Monday, December 17, 2012

A brisk clean smell, not like rain, but of freshness. This is winter.
A time where snow is supposed to fall, cozy up to the fire, tea,
no one saying anything to you about when you want to say in for
a night to read, watch a movie, or do absolutely nothing.

That is what the season calls for. Or at least the northern part of Jersey.
This season and time of snow, time with family, or time to spend alone.

Saturday, December 15, 2012

An old love should effect ones future, but that's all it does.
Moments continue and little things change this way of thinking
but there is that history. Words, answers, phrasing or a gesture can
make all these things come back. I may have forgotten but my heart
won't. This tugging and stress that washed over my body is unbearable.

Times that have long since past come rushing back. A pain that becomes
unmistakable as heartache. Intense pounding with a rush of heart life fire
burning through my heart, down my arm. No panic just shrugging to breathe,
looking for a peace that won't come till I hear words come from you, but even
that won't unsettle this burning in my heart. Making my stomach drop over this
sinking feeling in my stomach as though I should stop and not say anymore
but this drives the words out of me more. I cannot stop my fingers from moving
to say these words that you'll later read, passing on this heartache to reach you.

All you say is okay.

Tuesday, December 11, 2012

Home Sweet Home

Thinking, always thinking and being told how to think.
Yes, it's important to know what is right, what's wrong, and the appropriate way to act.
Isn't the way I think just as valuable? Speaking out just makes
the mother that brought you into this world role her eyes. What makes
you think your mind has that kind of value? Your husband knows what is right.
He knows what is best. Listen to his desires, fulfill his wants and needs.
Oh your not in the mood? Oh poor you having to spread those legs for a man
who brings you into a home that looks like this. I'd gladly get on my knees
to scrub the floor and other need that could be meet or done.
Silly woman. See what you don't appreciate.

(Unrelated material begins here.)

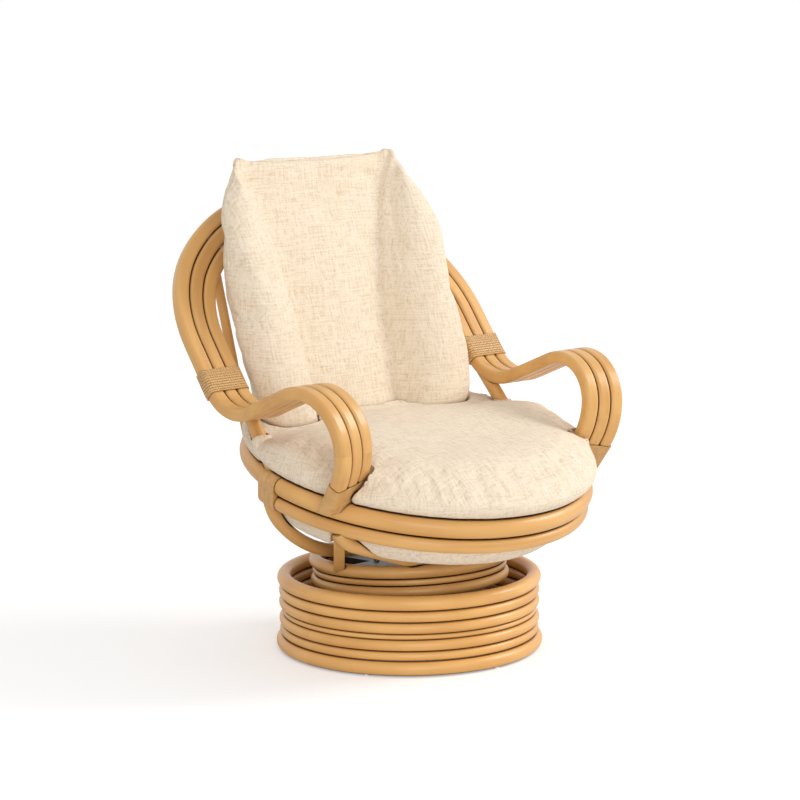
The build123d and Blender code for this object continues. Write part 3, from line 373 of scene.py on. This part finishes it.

Left alone to the "palace" or dungeon as I like to view it.
Silence gives most people anxiety or a nervousness. Not me.
Looking around these rooms, they are filled with moments of my husband
wanting me to please and serve him. That does not haunt me.
The silence takes away those moments and makes me be in peace.

Tuesday, December 4, 2012

Just a Kiss.

That moment when your heart reminds you that there is no going back now
the barrier you knew not to cross you let yourself get caught up. A moment decision
that you did not say no to. Yes, there was a time where as you had to say was this is too far
       that's it. . . but no. You let it happen with his hands on you, having a way with
you that you knew was wrong. Not what the state or others see as a violation because
let's face it it was your idea. Nothing can be said when its yourself who came up with
the violation. No this cannot be. Curled up under the covers holding a stuffed animal
you've had for years and the tears begin in your eyes. A slow trickle remember the moments
leading up to what happened. Thinking the control is all in your hands and that he's the toy.

Silly toy doing all that I ask. That gives you a false confidence. You know what your doing,
at least that's what you tell yourself. This is so boring and we're sitting here and I'm uncomfortable
all I have to do is turn and kiss him and that will change things. Such a silly thought.
Getting physical to pass time. What a waste. What a silly idea. Such a silly girl. No you were
no silly girl. It was all your idea. I turned and kissed you that now you can't stop those
temptations to continue. All I did was a soft invitation kiss that you pull me in hard kissing deeper.
Just kissing. That's all I thought to pass some of the slow moving pieces to this movie. I think kissing
but you have other ideas. Farther ideas. . . But, you had the control right?